Apa pun juga tidak ada alasan yang dapat membenarkan krusialnya revisi UU KPK. Benarkah revisi UU KPK tidak akan memperlemah KPK? Barangkali cuma orang pandir yang percaya pada rencana seperti itu. Dengan cara berpikir sederhana saja, "revisi" itu bermakna perbaikan. Artinya ada bagian-bagian yang perlu diperbaiki.
Beberapa pekan lalu dalam acara diskusi di sebuah televisi, mantan hakim yang vokal Asep Iwan Iriawan, tegas-tegas menohok logika pengusul revisi UU itu.

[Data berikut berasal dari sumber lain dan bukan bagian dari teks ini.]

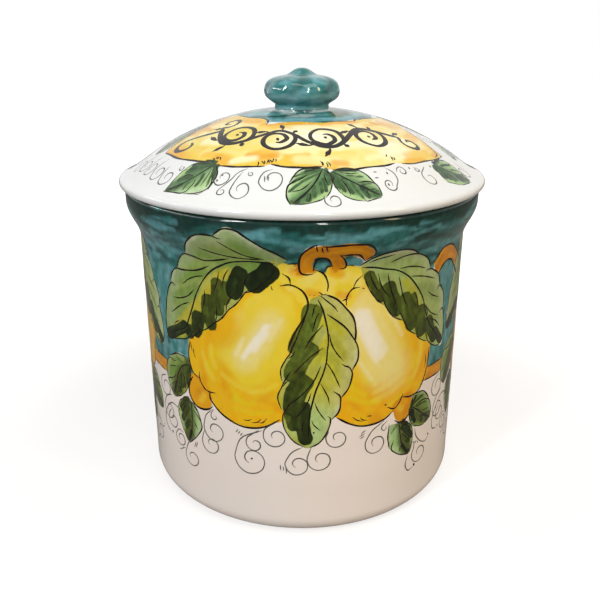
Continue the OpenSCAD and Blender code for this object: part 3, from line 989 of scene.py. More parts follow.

Dalam bahasa Asep, revisi umumnya adalah melakukan perbaikan karena dinilai gagal atau salah. Tetapi, poin-poin yang direvisi ternyata justru adalah keberhasilan-keberhasilan KPK selama ini. Masak keberhasilan mau direvisi? Saya kira kita sepakat dengan Asep.
Cermati saja materi yang akan diperbaiki. Ada beberapa poin penting yang muncul ke publik. Pertama, pembentukan dewan pengawas untuk mengawasi kinerja KPK. Bukankah di internal KPK ada tim pengawas dan tim etik. Belum lagi pengawas eksternal termasuk DPR. Mata rakyat juga tak kan berkedip mengawasi KPK.
Kedua, pemberian wewenang SP3 (surat pemberitahuan penghentian perkara). Buat apa? Tanpa SP3 justru mengawal KPK untuk bekerja profesional, akurat, terkontrol, ekstra hati-hati, tidak main-main. Itulah yang dilakukan KPK selama ini.
Semua kasus yang ditanganj KPK tidak ada satu pun yang tidak terbukti. SP3 justru dapat mendorong KPK bekerja asal-asalan dan ceroboh.